At its biennial session of 1923 (Laws of 1923, p. 222), the legislature amended the statute, making it read:

“All persons shall be deemed and taken to be of full age for all purposes at the age of twenty-one years and upwards.”

*111The amendatory statute went into effect on June 6, 1923. Wildora E. Springstun reached the age of eighteen years on October 3,1923. The appellant, from the time of the entry of the decree to the time the daughter became of the age of eighteen years, made the monthly payments required by the decree. After that time he refused to make further payments, when the present proceedings were instituted against him to compel him so to do. The hearing resulted in an order adjudging the appellant liable for the monthly payments provided for in the decree until the daughter reaches the age of twenty-one years, and in appropriate provisions for enforcing the payments.

It will be seen from the dates given that, at the time the decree was entered, the statute fixed the age of majority, in so far as it applied to women, at the age of eighteen years, and that the amendatory statute was enacted and became effective before the daughter reached the age of majority as it was then fixed by the legislature.

That the statute had the effect of extending the minority of the minor daughter until she reached the age of twenty-one years, we think there can be but little doubt. Majority or minority is a status, rather than a fixed or vested right.' While, under the common law, both men and women were held to become sui juris on reaching the age of twenty-one years, the rule was arbitrary in the sense that it was one of convenience and necessity as distinguished from a substantive rule of law. It is, therefore, a matter wholly subject to the legislative will. That body may fix a different date as the time when the status shall change, unless, of course, its power so to do is taken away by some provision of the fundamental law controlling its power to enact such laws. To support these propositions it is *112sufficient to point to the history of the law. Legislative bodies have from the earliest times exercised the power, and the courts have uniformly supported the legislation. It may be that it has been done without special inquiry as to the source of the power, but this in itself is the best evidence of its existence.

It is true, also, that laws affecting the status of individuals sometimes materially affect their personal privileges. It was so in this instance. The amenda-tory statute subjected the daughter to parental control for three years longer than she would otherwise have been subjected. By it her right to manage, control and convey her property, her right to her personal earnings, her right of personal freedom, and many other rights which could be enumerated as belonging to persons of full age, were postponed for a like period. But this, as we say, does not argue against the validity of the law. The condition being a status, it was one which the legislature had the right to impose.
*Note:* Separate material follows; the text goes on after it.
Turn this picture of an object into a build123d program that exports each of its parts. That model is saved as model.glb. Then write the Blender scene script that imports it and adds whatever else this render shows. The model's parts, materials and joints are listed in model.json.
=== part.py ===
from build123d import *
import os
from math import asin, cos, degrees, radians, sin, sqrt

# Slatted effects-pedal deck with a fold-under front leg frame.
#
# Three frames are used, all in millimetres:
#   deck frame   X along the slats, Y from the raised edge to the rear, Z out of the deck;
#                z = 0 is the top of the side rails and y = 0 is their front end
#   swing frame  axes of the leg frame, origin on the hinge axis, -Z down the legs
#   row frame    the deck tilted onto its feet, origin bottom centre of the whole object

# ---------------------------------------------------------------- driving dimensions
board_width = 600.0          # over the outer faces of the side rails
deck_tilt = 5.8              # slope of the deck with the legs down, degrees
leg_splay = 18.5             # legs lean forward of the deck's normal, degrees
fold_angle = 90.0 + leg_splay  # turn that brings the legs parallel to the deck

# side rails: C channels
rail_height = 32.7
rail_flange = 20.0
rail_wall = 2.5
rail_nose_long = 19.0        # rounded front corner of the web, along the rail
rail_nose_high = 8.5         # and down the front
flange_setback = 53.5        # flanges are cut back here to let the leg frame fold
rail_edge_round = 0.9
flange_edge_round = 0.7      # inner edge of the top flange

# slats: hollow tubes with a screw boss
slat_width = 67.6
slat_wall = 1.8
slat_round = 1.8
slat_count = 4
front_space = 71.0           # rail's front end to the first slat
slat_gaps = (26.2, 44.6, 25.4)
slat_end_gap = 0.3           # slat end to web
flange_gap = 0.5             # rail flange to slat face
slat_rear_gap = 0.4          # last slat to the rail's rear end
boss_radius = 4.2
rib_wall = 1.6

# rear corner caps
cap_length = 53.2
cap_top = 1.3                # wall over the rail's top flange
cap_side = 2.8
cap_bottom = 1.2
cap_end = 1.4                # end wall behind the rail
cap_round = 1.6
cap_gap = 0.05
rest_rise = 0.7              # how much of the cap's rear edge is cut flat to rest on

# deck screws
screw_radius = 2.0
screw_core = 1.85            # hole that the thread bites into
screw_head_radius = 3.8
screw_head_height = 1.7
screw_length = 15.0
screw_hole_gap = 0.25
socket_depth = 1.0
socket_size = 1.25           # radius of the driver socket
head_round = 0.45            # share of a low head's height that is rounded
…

But we are not persuaded that the foregoing considerations are controlling of the appellant’s rights in the instant case. "While it is the legal duty of every parent to support his minor children, the duty is affected by many considerations. His health, his means, his station in life, as well as similar considerations on the part of the child, have a bearing upon it. But this general duty to support is not the duty that is sought to be enforced in the proceeding before us. There is a decree of court, entered, it is true, for the purpose of requiring the appellant to support his minor child, but the question now is, has this decree been satisfied. If it has been satisfied, it no longer imposes any duty on the appellant. It may be that he still owes the duty of support, but if this be so, it must *113be enforced in special proceedings instituted for that purpose, proceedings in which the appellant will have the right to appear and be heard as to the amount of such support. It cannot be done by the revival of an expired decree.
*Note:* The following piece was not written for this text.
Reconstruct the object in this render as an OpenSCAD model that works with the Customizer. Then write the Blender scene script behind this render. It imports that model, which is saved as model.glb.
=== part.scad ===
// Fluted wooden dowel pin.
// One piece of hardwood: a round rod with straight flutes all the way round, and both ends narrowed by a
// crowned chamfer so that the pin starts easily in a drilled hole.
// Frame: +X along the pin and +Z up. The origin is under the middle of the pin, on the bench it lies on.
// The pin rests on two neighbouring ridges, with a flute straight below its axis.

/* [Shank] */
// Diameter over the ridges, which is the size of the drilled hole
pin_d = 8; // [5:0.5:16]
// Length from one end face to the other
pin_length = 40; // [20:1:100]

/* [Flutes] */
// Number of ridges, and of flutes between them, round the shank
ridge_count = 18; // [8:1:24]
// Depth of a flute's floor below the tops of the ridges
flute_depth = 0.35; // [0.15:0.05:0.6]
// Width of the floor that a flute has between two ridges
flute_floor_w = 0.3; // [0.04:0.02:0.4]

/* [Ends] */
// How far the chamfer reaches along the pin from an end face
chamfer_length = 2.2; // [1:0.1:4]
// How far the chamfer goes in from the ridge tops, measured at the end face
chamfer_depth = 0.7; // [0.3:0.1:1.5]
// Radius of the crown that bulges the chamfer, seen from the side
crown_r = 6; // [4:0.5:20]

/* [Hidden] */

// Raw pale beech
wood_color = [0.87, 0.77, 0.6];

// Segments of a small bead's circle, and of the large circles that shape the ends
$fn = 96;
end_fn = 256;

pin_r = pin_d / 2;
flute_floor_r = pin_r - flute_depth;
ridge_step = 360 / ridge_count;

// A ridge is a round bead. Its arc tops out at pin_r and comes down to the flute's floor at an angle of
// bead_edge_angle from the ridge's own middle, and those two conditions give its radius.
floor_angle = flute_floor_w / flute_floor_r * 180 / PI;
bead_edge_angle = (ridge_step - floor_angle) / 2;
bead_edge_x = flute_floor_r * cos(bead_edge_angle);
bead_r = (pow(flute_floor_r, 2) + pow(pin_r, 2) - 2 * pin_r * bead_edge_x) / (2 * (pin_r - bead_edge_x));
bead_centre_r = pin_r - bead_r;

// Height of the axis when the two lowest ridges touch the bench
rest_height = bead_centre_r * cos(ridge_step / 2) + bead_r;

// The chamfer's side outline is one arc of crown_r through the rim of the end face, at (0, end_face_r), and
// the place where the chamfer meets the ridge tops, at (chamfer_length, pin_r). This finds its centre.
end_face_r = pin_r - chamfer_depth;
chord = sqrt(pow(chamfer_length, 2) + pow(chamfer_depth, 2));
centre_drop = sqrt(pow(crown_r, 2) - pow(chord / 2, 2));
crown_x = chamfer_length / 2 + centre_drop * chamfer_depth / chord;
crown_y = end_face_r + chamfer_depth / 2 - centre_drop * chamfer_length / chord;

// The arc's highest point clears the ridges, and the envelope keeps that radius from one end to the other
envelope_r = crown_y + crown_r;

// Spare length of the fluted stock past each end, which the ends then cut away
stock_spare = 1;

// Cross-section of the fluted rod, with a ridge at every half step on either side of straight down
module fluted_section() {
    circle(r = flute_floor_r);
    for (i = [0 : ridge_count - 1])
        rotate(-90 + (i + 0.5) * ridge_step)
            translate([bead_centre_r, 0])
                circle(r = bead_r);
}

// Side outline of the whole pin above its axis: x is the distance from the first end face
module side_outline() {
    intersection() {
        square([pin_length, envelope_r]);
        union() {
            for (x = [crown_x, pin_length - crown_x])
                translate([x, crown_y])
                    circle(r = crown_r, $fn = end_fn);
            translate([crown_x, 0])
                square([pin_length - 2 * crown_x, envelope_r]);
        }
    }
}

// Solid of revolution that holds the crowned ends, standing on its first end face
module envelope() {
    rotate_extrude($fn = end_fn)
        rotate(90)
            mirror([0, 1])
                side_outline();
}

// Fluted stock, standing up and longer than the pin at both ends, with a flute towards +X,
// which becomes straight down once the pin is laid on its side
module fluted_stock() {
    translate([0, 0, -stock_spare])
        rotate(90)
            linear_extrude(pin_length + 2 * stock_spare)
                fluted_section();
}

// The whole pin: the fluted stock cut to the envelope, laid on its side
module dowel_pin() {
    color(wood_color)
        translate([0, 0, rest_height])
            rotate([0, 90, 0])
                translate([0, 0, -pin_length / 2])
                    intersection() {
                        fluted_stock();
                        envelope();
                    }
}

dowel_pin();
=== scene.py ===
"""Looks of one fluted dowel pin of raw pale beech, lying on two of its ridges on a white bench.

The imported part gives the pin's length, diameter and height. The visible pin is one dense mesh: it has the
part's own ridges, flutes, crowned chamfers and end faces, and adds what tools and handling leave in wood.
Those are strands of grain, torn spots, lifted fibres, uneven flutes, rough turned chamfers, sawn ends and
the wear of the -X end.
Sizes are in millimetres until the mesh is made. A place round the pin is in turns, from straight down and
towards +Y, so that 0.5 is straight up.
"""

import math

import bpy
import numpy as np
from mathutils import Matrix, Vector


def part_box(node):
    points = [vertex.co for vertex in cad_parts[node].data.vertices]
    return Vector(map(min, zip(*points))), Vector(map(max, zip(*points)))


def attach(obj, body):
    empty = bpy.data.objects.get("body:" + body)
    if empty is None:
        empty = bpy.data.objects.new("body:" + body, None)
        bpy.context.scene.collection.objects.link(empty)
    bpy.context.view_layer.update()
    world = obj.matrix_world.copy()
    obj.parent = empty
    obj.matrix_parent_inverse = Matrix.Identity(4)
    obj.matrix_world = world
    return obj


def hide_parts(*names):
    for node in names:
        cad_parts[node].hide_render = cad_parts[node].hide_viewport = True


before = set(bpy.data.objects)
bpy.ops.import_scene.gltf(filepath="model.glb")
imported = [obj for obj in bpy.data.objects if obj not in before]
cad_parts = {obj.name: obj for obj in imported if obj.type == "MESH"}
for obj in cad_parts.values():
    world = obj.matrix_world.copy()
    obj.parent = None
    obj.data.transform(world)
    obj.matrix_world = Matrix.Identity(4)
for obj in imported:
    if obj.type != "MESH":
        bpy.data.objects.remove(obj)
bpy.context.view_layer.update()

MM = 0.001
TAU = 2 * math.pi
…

It is our opinion that the appellant has fully performed the decree. The language of the decree is that the appellant shall make the monthly payments “during the minority” of the daughter. The statute then in existence limited minority to the time the ■ minor reached the age of eighteen years. Seemingly, therefore, the decree is as definite and certain in that respect as it would have been had the decree expressly named the eighteenth year of the minor as the date of its expiration. It is manifest that it could bear no other meaning at the time of its entry, and equally so that it could bear no other meaning prior to the time the legislature amended the statute. Being a judgment for the payment of money, it could have been satisfied at any time before the statutory amendment, and its apparent, if not its actual, lien upon the appellant’s real property removed by the payment into court of a sum sufficient to satisfy the deferred payments. To say, therefore, that the statutory amendment extended the payments is to say that it increased the appellant’s liability under the decree — it is to say that it increased the liability, to use the calculations of the appellant’s learned counsel, from $1,750 to $3,550.
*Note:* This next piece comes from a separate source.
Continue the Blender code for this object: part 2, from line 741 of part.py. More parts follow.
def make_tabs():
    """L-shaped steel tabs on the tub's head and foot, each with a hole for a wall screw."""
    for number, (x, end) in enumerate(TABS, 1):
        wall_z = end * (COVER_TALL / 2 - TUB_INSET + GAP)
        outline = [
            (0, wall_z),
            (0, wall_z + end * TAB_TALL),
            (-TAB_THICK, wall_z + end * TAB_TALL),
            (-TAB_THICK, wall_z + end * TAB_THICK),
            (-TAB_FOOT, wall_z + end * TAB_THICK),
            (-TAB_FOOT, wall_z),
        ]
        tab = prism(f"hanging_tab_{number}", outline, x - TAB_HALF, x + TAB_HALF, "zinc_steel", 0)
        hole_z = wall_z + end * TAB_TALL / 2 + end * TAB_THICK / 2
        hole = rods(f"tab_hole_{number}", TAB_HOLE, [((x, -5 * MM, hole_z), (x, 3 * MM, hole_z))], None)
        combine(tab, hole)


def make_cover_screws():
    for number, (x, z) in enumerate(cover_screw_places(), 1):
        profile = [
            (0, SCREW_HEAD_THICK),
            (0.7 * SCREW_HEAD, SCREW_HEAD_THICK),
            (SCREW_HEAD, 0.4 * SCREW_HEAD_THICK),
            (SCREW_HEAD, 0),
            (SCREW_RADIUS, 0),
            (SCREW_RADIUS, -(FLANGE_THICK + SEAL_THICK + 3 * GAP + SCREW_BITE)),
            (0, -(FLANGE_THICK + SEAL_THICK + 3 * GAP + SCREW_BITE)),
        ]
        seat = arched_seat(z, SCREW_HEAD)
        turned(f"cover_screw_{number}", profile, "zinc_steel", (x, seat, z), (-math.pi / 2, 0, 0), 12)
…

We need not argue, we think, that the legislature is without power to set aside, annul, or change the liability upon a judgment affecting solely the rights of private parties by the enactment of a general law. It may possibly, after entry, change the rule of procedure for enforcing judgments, such as the manner of issuing execution, conducting sales, making redemption, and *114the like, but it is without power to affect the substantive rights of the parties to a judgment. A judgment is property, and is as much protected by the fundamental law against invasion by the legislative body as is any other species of property.

The order appealed from is reversed, and the cause will be remanded with instructions to dismiss the proceedings.

Mitchell, Parker, Bridges, and Pemberton, JJ., concur.